リスニングの真実/苦手が満点に
◆当館には小学4年生から60代半ばまで幅広い生徒さんが在籍なさっておられます。当館最高齢の生徒さんであるAさんは、長年にわたり重責を担われた会社を定年退職なさり、引き続き契約社員として第2の人生を歩んでいらっしゃる男性です。別の男性生徒さんのご紹介で当館に通われることになりました。ちなみにお二人はジムでのお知り合いだそうです。英語にスポーツに素晴らしいですね。◆Aさんは「英語は好きな科目で学生時代は一生懸命勉強しました」「社会人になってからは英語で仕事をしたということはありません」とのことで何十年ぶりの「カムバック英語」を学ばれることとなりました。ご一緒してみて驚きました。60代半ばとは思えぬ柔軟な理解力、高度な応用力、切れ味鋭い実践力を備えておられます。当館の高3受験生さんに優るとも劣りません。これって無茶苦茶凄いことです。例えば陸上競技やサッカーを想像してみて下さい。65歳の選手がインターハイで高校生と同じパフォーマンスをするっていうのと同じです。

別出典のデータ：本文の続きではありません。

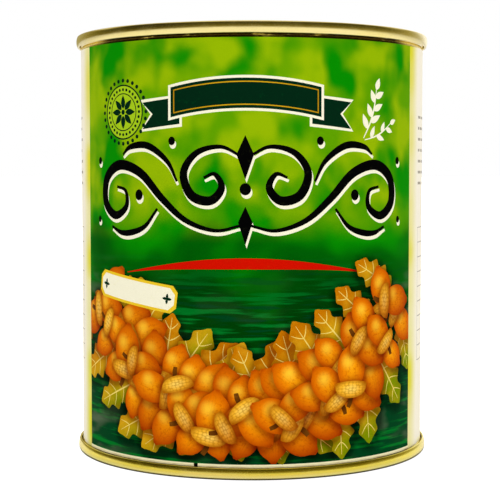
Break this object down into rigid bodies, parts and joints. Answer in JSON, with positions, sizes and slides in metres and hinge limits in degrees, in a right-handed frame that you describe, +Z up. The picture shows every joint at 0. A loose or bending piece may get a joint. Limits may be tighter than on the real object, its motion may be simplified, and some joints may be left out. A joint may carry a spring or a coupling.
{
  "type": "food can",
  "caption": "Closed round tinplate food can with double-seamed ends and a wrapped paper label, full of small chanterelles.",
  "frame": {"origin": "middle of the circle that the bottom seam stands on", "axes": "+Z up along the can's axis, -Y towards the front panel of the label, +X to the right of one who looks at the front"},
  "size_m": [0.1022, 0.1022, 0.1195],
  "materials": {
    "tinplate": "satin",
    "seam_compound": "matte",
    "label_paper": "satin",
    "chanterelle": "satin"
  },
  "bodies": {
    "root": {"can_body": "tinplate", "top_end": "tinplate", "bottom_end": "tinplate", "top_seal": "seam_compound", "bottom_seal": "seam_compound", "label": "label_paper", "chanterelle_01": "chanterelle", "chanterelle_02": "chanterelle", "chanterelle_03": "chanterelle", "chanterelle_04": "chanterelle", "chanterelle_05": "chanterelle", "chanterelle_06": "chanterelle", "chanterelle_07": "chanterelle", "chanterelle_08": "chanterelle", "chanterelle_09": "chanterelle", "chanterelle_10": "chanterelle", "chanterelle_11": "chanterelle", "chanterelle_12": "chanterelle", "chanterelle_13": "chanterelle", "chanterelle_14": "chanterelle", "chanterelle_15": "chanterelle", "chanterelle_16": "chanterelle", "chanterelle_17": "chanterelle", "chanterelle_18": "chanterelle", "chanterelle_19": "chanterelle", "chanterelle_20": "chanterelle", "chanterelle_21": "chanterelle", "chanterelle_22": "chanterelle", "chanterelle_23": "chanterelle", "chanterelle_24": "chanterelle", "chanterelle_25": "chanterelle", "chanterelle_26": "chanterelle", "chanterelle_27": "chanterelle", "chanterelle_28": "chanterelle", "chanterelle_29": "chanterelle", "chanterelle_30": "chanterelle", "chanterelle_31": "chanterelle", "chanterelle_32": "chanterelle", "chanterelle_33": "chanterelle", "chanterelle_34": "chanterelle", "chanterelle_35": "chanterelle", "chanterelle_36": "chanterelle", "chanterelle_37": "chanterelle", "chanterelle_38": "chanterelle"}
  },
  "joints": []
}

◆いつも明るくて丁寧、話題の豊富なAさんですが、英語に対するご姿勢はとても誠実です。あらたな知識や未知の世界との出会いを大切になさり、ひとつひとつを丁寧にご自分のものとなさって行かれます。そうした高い向学心と豊かな達成度に導かれ、当館の側からも持てる全てをお示しし、在り得べき最も高い頂きへと歩みを進めています。◆社会人の生徒さんは「話せるようになりたい」「論文が読めるようになりたい」「英検~級を取得したい」など特定の目標を持つ方が多いのですが、Aさんの場合はハイレベル英文解釈から難解文英訳まで「全周全面英語」を育んでいます。
◆通い初めて1年になられたAさんがメールで送って来られた英文解釈が以下です。元文が英語だったものを翻訳なさった例です。「人々が東京のような大都市に住むことを好むか或いは北海道の小さな田舎町に住むことを好むかは子供の頃に何処で育てられたか次第であると思われます。私の場合、大阪生まれの大阪育ちなので大都市の賑やかな雰囲気の方が好きです。」「生活水準が高かろうが低かろうが私たちは一つの顕著な経済的事実に向き合わなければなりません。即ち、どんな時でも多くの欲求の内、限られたものしか満たすことはできないということです。」◆一方、以下は本日行なった英作文です。こんな日本語を英語にされているのです。「手紙はもらったその日のうちに返事を書くことにしている。そうしないと、手紙をくれた人に借金があるような気がするのだ」「この前、10年前に住んでいた町の様子を見に行った。辺りの様子がすっかり変わっていて元の家は見当たらなかった」「少年時代の純真な理想をあくまで保持する人は、たとえその理想に達しないまでも立派な人間になるものだ」「人は自分の権利を主張する前に義務を果たしているかどうかを反省すべきだ」「使った後は何でも元の場所に返せというのが我が家の犯すべからざる鉄則だった」「時計が11時を打つのが聞こえた。隣室の友の眠りを妨げないように急いでラジオを消した。友は何ごともなかったようにスヤスヤ眠っていた」
◆高齢化時代の到来が叫ばれて久しいですが、そもそも「高齢化」というくくりを冠すること自体が間違いではないかと思います。65でも75でも「もう年寄りだ、無理だ」と思う必要はありません。人は意欲を失ったときに初めて老いるのだろうと思います。皆さんももうひと花咲かせませんか?